- **WHAT YOU ARE ASKED TO DO**
Extract the complete listing and output it unchanged.

┄┄┄┄┄┄┄┄┄┄

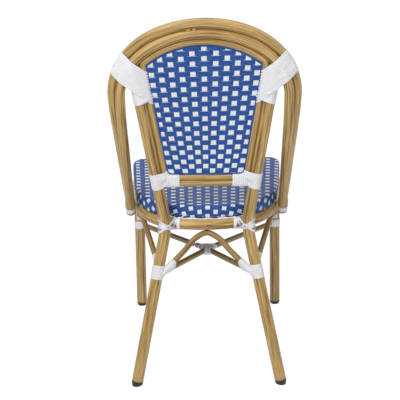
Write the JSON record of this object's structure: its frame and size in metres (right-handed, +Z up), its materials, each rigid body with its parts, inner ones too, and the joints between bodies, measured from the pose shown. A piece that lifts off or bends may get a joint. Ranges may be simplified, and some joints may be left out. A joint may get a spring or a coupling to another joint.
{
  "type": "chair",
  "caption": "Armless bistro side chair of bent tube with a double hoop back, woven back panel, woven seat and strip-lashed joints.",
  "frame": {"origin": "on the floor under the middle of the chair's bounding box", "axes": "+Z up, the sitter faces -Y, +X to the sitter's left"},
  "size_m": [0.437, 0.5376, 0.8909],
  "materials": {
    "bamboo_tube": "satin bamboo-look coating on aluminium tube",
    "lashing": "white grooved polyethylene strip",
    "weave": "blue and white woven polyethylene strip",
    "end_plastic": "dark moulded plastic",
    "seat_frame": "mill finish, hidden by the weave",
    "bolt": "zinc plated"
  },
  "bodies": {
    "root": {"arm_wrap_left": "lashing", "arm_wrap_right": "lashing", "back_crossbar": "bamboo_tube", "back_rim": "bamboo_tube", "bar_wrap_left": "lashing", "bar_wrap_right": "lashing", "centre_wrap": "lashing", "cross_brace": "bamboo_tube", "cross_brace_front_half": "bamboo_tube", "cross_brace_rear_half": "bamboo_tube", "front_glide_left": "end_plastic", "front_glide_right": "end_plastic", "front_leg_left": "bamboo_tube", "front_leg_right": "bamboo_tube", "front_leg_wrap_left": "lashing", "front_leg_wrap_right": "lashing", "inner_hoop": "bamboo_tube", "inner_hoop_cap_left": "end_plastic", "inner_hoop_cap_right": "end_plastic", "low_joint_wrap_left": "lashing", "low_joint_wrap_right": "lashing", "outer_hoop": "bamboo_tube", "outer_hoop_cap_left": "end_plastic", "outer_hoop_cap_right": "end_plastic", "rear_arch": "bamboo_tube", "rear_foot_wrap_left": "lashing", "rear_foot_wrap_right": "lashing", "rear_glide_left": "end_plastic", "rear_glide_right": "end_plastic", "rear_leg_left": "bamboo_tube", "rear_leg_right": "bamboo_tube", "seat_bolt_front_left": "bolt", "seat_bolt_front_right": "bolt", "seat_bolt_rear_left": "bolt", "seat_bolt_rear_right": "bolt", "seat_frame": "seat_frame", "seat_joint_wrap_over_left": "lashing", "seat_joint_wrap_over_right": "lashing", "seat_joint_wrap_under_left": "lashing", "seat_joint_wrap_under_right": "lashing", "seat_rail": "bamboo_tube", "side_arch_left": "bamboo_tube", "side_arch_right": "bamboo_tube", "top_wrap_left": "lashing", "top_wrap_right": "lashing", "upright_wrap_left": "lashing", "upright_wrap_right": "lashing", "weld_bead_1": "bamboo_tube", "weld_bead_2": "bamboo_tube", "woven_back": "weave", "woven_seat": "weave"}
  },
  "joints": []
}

┄┄┄┄┄┄┄┄┄┄

- **SOLUTION FOR THIS TASK**
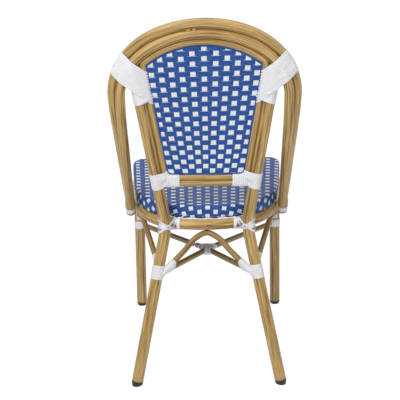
Write the JSON record of this object's structure: its frame and size in metres (right-handed, +Z up), its materials, each rigid body with its parts, inner ones too, and the joints between bodies, measured from the pose shown. A piece that lifts off or bends may get a joint. Ranges may be simplified, and some joints may be left out. A joint may get a spring or a coupling to another joint.
{
  "type": "chair",
  "caption": "Armless bistro side chair of bent tube with a double hoop back, woven back panel, woven seat and strip-lashed joints.",
  "frame": {"origin": "on the floor under the middle of the chair's bounding box", "axes": "+Z up, the sitter faces -Y, +X to the sitter's left"},
  "size_m": [0.437, 0.5376, 0.8909],
  "materials": {
    "bamboo_tube": "satin bamboo-look coating on aluminium tube",
    "lashing": "white grooved polyethylene strip",
    "weave": "blue and white woven polyethylene strip",
    "end_plastic": "dark moulded plastic",
    "seat_frame": "mill finish, hidden by the weave",
    "bolt": "zinc plated"
  },
  "bodies": {
    "root": {"arm_wrap_left": "lashing", "arm_wrap_right": "lashing", "back_crossbar": "bamboo_tube", "back_rim": "bamboo_tube", "bar_wrap_left": "lashing", "bar_wrap_right": "lashing", "centre_wrap": "lashing", "cross_brace": "bamboo_tube", "cross_brace_front_half": "bamboo_tube", "cross_brace_rear_half": "bamboo_tube", "front_glide_left": "end_plastic", "front_glide_right": "end_plastic", "front_leg_left": "bamboo_tube", "front_leg_right": "bamboo_tube", "front_leg_wrap_left": "lashing", "front_leg_wrap_right": "lashing", "inner_hoop": "bamboo_tube", "inner_hoop_cap_left": "end_plastic", "inner_hoop_cap_right": "end_plastic", "low_joint_wrap_left": "lashing", "low_joint_wrap_right": "lashing", "outer_hoop": "bamboo_tube", "outer_hoop_cap_left": "end_plastic", "outer_hoop_cap_right": "end_plastic", "rear_arch": "bamboo_tube", "rear_foot_wrap_left": "lashing", "rear_foot_wrap_right": "lashing", "rear_glide_left": "end_plastic", "rear_glide_right": "end_plastic", "rear_leg_left": "bamboo_tube", "rear_leg_right": "bamboo_tube", "seat_bolt_front_left": "bolt", "seat_bolt_front_right": "bolt", "seat_bolt_rear_left": "bolt", "seat_bolt_rear_right": "bolt", "seat_frame": "seat_frame", "seat_joint_wrap_over_left": "lashing", "seat_joint_wrap_over_right": "lashing", "seat_joint_wrap_under_left": "lashing", "seat_joint_wrap_under_right": "lashing", "seat_rail": "bamboo_tube", "side_arch_left": "bamboo_tube", "side_arch_right": "bamboo_tube", "top_wrap_left": "lashing", "top_wrap_right": "lashing", "upright_wrap_left": "lashing", "upright_wrap_right": "lashing", "weld_bead_1": "bamboo_tube", "weld_bead_2": "bamboo_tube", "woven_back": "weave", "woven_seat": "weave"}
  },
  "joints": []
}